EXERCISE DIRECTIONS: Each line from the start of the data below through the one containing "import * as THREE from 'three';" must be reproduced exactly.

RECORDS FOR THE TASK:
........
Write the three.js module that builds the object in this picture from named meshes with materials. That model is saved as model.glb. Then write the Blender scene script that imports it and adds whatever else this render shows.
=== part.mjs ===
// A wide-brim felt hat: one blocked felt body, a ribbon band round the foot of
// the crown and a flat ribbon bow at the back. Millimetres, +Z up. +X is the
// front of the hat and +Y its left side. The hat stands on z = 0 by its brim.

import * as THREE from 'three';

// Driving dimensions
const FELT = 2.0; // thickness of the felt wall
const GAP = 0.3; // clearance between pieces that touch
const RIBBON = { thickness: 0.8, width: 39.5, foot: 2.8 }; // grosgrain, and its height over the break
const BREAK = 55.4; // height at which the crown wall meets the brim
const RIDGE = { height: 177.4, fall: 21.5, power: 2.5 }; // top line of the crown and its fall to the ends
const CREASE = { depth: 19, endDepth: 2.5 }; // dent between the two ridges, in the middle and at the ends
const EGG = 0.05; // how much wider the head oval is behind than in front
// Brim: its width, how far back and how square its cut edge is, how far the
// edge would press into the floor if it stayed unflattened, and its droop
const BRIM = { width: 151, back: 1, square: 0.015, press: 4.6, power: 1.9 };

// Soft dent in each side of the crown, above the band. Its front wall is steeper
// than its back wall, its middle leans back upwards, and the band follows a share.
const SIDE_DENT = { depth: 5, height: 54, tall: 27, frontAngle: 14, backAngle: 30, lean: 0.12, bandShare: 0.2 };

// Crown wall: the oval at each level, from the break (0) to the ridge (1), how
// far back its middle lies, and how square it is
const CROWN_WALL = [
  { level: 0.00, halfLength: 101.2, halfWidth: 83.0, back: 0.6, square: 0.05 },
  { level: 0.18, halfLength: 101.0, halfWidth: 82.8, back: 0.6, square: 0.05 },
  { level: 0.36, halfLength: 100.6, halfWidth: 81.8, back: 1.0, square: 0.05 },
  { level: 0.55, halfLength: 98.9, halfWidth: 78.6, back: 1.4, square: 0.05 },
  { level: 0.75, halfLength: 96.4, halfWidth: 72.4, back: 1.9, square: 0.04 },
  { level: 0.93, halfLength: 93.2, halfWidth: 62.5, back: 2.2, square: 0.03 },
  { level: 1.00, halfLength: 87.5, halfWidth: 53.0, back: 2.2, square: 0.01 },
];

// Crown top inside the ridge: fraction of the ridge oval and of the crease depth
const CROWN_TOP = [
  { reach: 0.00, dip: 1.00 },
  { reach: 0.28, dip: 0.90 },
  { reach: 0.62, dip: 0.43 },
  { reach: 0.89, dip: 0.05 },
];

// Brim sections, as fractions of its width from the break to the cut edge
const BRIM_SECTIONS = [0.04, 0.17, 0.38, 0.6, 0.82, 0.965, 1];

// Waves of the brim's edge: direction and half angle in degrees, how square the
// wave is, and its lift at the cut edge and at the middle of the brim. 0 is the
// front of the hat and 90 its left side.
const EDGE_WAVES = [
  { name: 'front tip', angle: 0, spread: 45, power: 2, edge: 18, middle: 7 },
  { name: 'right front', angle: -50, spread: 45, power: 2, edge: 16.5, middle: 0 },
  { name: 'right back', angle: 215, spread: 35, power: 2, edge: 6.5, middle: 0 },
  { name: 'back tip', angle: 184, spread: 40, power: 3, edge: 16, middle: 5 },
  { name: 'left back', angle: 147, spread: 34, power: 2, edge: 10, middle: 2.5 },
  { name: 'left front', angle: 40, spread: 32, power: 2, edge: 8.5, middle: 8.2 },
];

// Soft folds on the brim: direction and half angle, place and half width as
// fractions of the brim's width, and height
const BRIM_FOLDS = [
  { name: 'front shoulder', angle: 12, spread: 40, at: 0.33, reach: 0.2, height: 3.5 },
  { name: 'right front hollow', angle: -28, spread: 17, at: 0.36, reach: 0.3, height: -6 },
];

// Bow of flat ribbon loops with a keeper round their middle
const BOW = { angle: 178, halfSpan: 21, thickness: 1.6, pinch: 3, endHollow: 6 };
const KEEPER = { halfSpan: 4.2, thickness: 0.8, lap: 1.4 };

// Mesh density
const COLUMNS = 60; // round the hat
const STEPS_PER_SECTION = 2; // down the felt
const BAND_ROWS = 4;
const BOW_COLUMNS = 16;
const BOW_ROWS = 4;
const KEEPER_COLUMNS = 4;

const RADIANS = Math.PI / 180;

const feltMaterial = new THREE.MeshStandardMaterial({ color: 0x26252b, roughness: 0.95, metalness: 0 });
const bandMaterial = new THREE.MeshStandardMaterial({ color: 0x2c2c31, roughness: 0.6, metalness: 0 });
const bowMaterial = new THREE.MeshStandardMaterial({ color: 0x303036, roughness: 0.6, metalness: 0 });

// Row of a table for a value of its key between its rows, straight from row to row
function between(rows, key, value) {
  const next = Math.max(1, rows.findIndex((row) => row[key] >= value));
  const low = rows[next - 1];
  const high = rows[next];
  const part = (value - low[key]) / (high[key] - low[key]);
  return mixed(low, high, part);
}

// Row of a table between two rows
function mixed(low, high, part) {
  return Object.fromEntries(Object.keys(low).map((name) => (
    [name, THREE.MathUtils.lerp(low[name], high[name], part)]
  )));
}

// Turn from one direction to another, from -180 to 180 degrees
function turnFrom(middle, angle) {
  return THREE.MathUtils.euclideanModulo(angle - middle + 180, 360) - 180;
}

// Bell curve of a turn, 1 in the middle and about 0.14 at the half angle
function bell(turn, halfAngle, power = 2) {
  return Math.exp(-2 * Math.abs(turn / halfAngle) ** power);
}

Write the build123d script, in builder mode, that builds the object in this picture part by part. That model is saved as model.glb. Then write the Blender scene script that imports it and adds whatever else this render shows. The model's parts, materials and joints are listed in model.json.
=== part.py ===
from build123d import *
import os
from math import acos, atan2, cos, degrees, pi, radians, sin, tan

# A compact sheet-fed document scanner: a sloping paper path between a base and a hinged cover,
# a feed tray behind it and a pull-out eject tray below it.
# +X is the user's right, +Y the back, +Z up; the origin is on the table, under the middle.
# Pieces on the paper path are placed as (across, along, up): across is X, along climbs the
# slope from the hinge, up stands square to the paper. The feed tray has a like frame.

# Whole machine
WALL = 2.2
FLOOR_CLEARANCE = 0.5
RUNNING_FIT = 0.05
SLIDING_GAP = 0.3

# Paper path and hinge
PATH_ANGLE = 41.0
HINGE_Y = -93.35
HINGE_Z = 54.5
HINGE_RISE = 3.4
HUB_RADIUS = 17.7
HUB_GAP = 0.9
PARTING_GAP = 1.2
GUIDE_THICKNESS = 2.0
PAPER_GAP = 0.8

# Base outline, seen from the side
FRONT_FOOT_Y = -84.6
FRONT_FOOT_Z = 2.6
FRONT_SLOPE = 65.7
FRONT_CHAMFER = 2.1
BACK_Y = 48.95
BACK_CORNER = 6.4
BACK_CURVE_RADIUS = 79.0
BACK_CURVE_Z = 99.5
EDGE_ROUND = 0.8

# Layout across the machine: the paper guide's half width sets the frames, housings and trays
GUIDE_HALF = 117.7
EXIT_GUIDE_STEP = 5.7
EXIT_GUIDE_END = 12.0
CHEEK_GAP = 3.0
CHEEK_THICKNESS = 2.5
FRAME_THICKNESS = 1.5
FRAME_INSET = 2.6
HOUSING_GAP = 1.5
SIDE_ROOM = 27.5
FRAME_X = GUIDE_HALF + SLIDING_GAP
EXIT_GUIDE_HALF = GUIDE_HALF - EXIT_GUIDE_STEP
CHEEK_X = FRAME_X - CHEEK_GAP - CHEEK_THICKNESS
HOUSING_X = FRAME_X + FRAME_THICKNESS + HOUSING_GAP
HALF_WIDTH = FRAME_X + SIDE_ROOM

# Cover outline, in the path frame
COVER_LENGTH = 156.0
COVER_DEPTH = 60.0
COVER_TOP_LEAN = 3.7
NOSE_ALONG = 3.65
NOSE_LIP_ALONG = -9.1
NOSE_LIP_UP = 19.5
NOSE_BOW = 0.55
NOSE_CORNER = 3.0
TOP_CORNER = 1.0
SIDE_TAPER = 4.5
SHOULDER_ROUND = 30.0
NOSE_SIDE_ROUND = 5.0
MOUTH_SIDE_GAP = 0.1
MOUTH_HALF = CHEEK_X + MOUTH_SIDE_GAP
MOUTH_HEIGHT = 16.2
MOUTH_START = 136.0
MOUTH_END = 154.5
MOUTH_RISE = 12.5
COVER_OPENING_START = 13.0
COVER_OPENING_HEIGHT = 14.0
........
RESULT FOR THIS EXERCISE:
Write the three.js module that builds the object in this picture from named meshes with materials. That model is saved as model.glb. Then write the Blender scene script that imports it and adds whatever else this render shows.
=== part.mjs ===
// A wide-brim felt hat: one blocked felt body, a ribbon band round the foot of
// the crown and a flat ribbon bow at the back. Millimetres, +Z up. +X is the
// front of the hat and +Y its left side. The hat stands on z = 0 by its brim.

import * as THREE from 'three';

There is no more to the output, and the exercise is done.